Avian pathogenic Escherichia coli (APEC) represents a key pathogen severely threatening the poultry production, as well as food safety and public health. At present, the infection by APEC is hard to be prevented and controlled, because it possesses considerable virulence factors and high insensitivity to antibiotics. Short-chain fatty acids (SCFAs), the primary metabolites of intestinal probiotics, are considered to contribute to maintain intestinal health partially through inhibiting the activity of detrimental bacteria in gut. However, the effects of SCFAs on APEC activity and the underlying mechanisms remain unclear. In this study, we simulated the concentrations of SCFAs in the ileum (i-SCFA) and cecum (c-SCFA) of chickens to investigate their effects on the growth, virulence factor expression, and antibiotic tolerance of APEC. The results indicated that i-SCFA treatment activated the expression of APEC virulence genes, whereas c-SCFA treatment inhibited APEC growth, virulence gene expression, and ampicillin tolerance. Moreover, we observed different response mechanisms of APEC to SCFAs and the equal-pH inorganic acid (hydrochloric acid), which may be attributable to the partial dissociation property and membrane penetration characteristic of SCFAs. Additionally, SCFAs exhibited spatial (intestinal segment-specific) effects on the expression of extracellular and intracellular H⁺ sensing genes in APEC, with i-SCFA promoting and c-SCFA inhibiting their expression, particularly the intracellular pH homeostasis-regulating gene tnaA. It is known that tnaA encodes tryptophanase that catalyzes the conversion of tryptophan into indole, an important extracellular signaling molecule of bacteria.
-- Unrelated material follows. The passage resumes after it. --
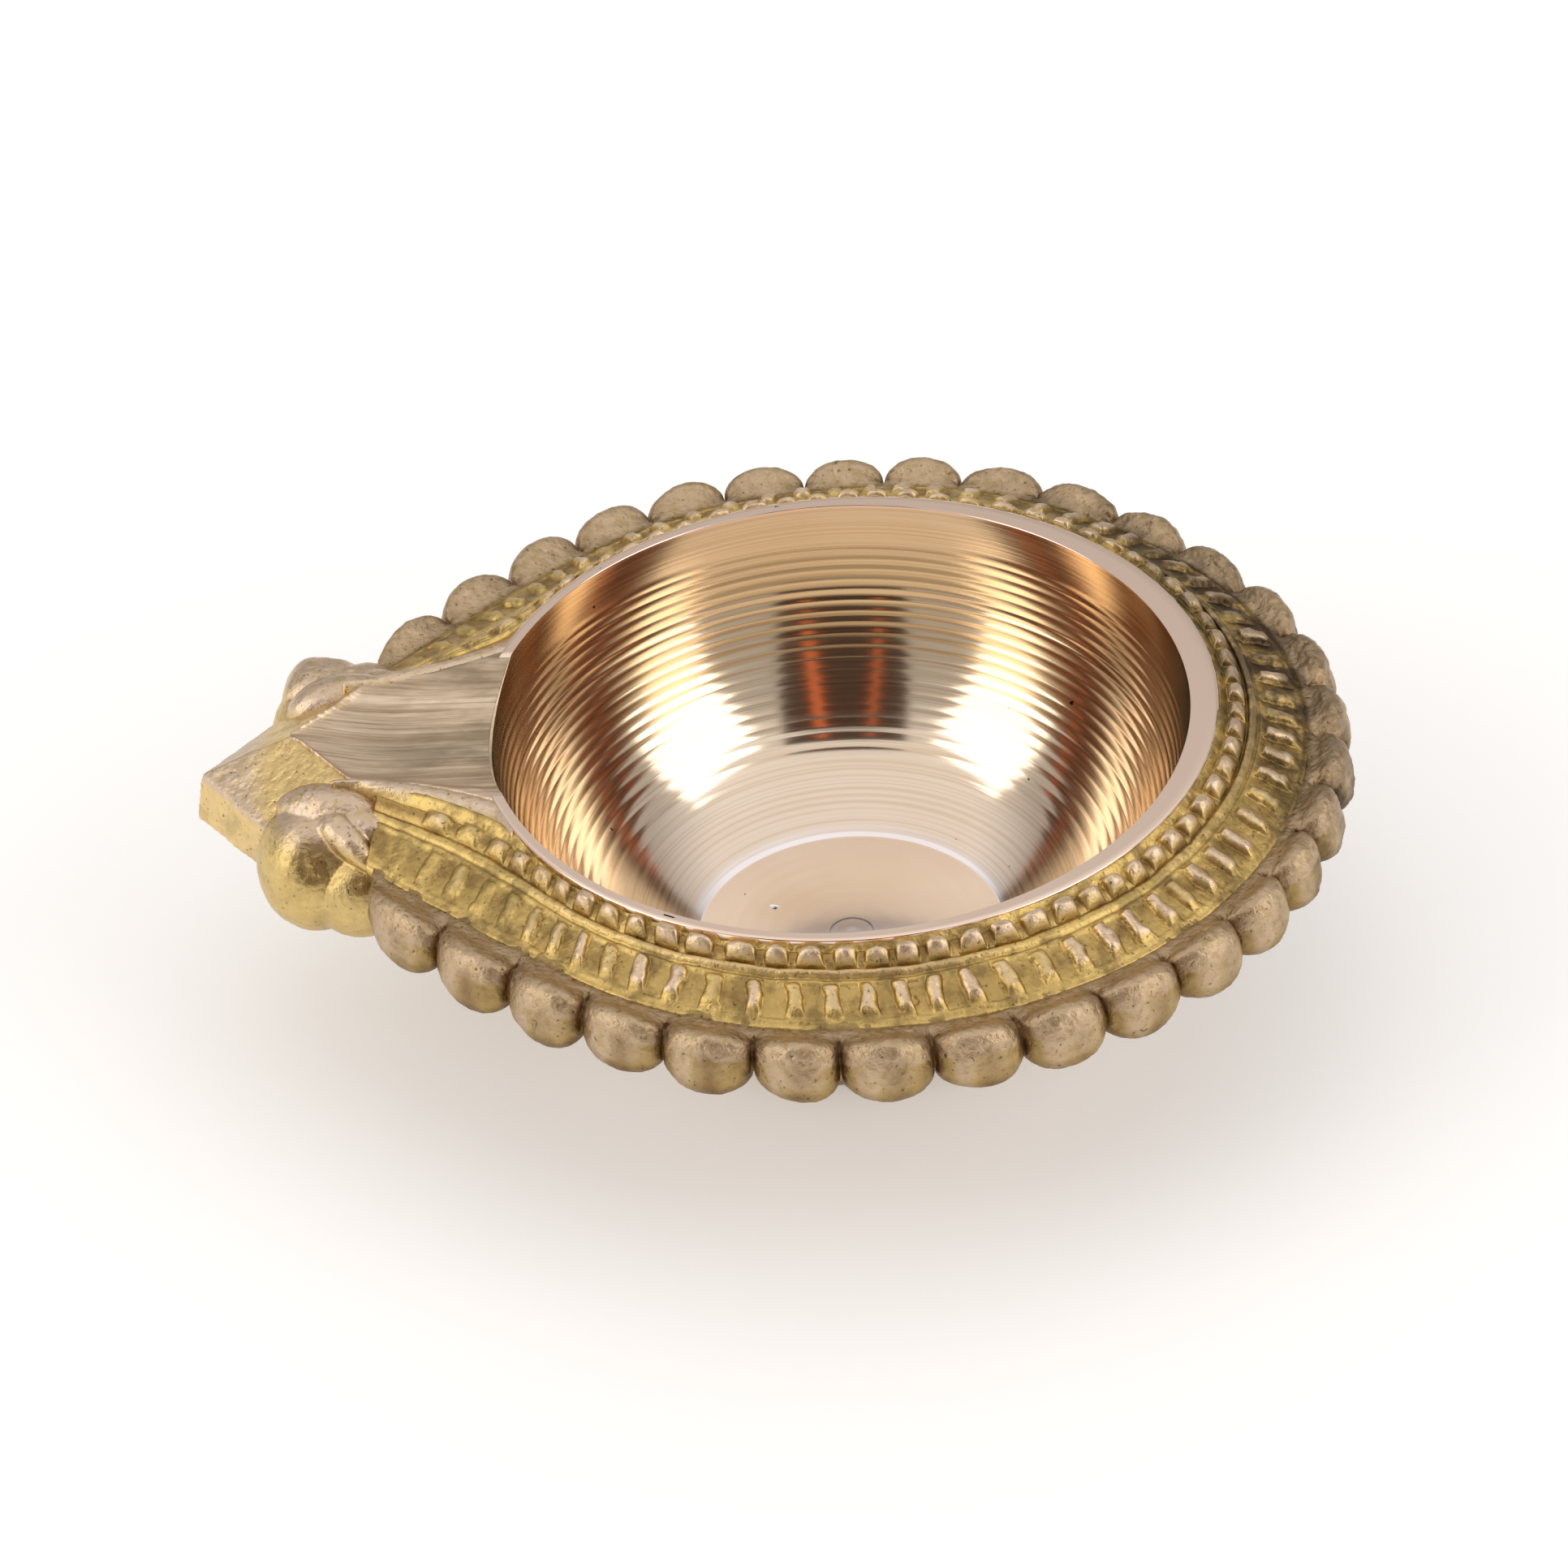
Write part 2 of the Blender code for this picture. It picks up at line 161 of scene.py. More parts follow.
# ---------------------------------------------------------------- mesh making
def add_piece(name, points, faces, attributes, material, node):
    """One closed mesh from points (mm) and a list of face arrays, riding on the lamp's body."""
    mesh = bpy.data.meshes.new(name)
    points = points.reshape(-1, 3)
    mesh.vertices.add(len(points))
    mesh.vertices.foreach_set("co", (points * MM).astype(np.float32).ravel())
    corners = np.concatenate([f.ravel() for f in faces]).astype(np.int32)
    sizes = np.concatenate([np.full(len(f), f.shape[1]) for f in faces])
    mesh.loops.add(len(corners))
    mesh.loops.foreach_set("vertex_index", corners)
    mesh.polygons.add(len(sizes))
    mesh.polygons.foreach_set("loop_start", (np.cumsum(sizes) - sizes).astype(np.int32))
    mesh.polygons.foreach_set("use_smooth", np.ones(len(sizes), bool))
    mesh.update(calc_edges=True)
    mesh.validate()
    for label, values in attributes.items():
        layer = mesh.attributes.new(label, "FLOAT", "POINT")
        layer.data.foreach_set("value", np.asarray(values, np.float32).ravel())
    obj = bpy.data.objects.new(name, mesh)
    bpy.context.scene.collection.objects.link(obj)
    finish_piece(obj, material, node)
    make_outward(obj)


def finish_piece(obj, material, node):
    """Gives a piece its brass and its body, and hides the CAD node that it stands for."""
    obj.data.materials.clear()
    obj.data.materials.append(material)
    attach(obj, "root")
    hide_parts(node)


def make_outward(obj):
    """Turns the faces outwards if the closed mesh came out inside out."""
    mesh = obj.data
    mesh.calc_loop_triangles()
    co = np.empty(len(mesh.vertices) * 3, np.float32)
    mesh.vertices.foreach_get("co", co)
    tri = np.empty(len(mesh.loop_triangles) * 3, np.int32)
    mesh.loop_triangles.foreach_get("vertices", tri)
    p = co.reshape(-1, 3).astype(float)[tri.reshape(-1, 3)]
    if np.einsum("ij,ij->i", p[:, 0], np.cross(p[:, 1], p[:, 2])).sum() < 0:
        mesh.flip_normals()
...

Further investigation revealed that the addition of indole reversed the inhibitory effects of c-SCFA on virulence gene expression and ampicillin tolerance of APEC. In summary, this study demonstrates that SCFAs spatially regulate APEC growth, virulence gene expression and antibiotic tolerance potentially by implicating in the disruption of intracellular pH homeostasis and interference with tryptophan metabolism.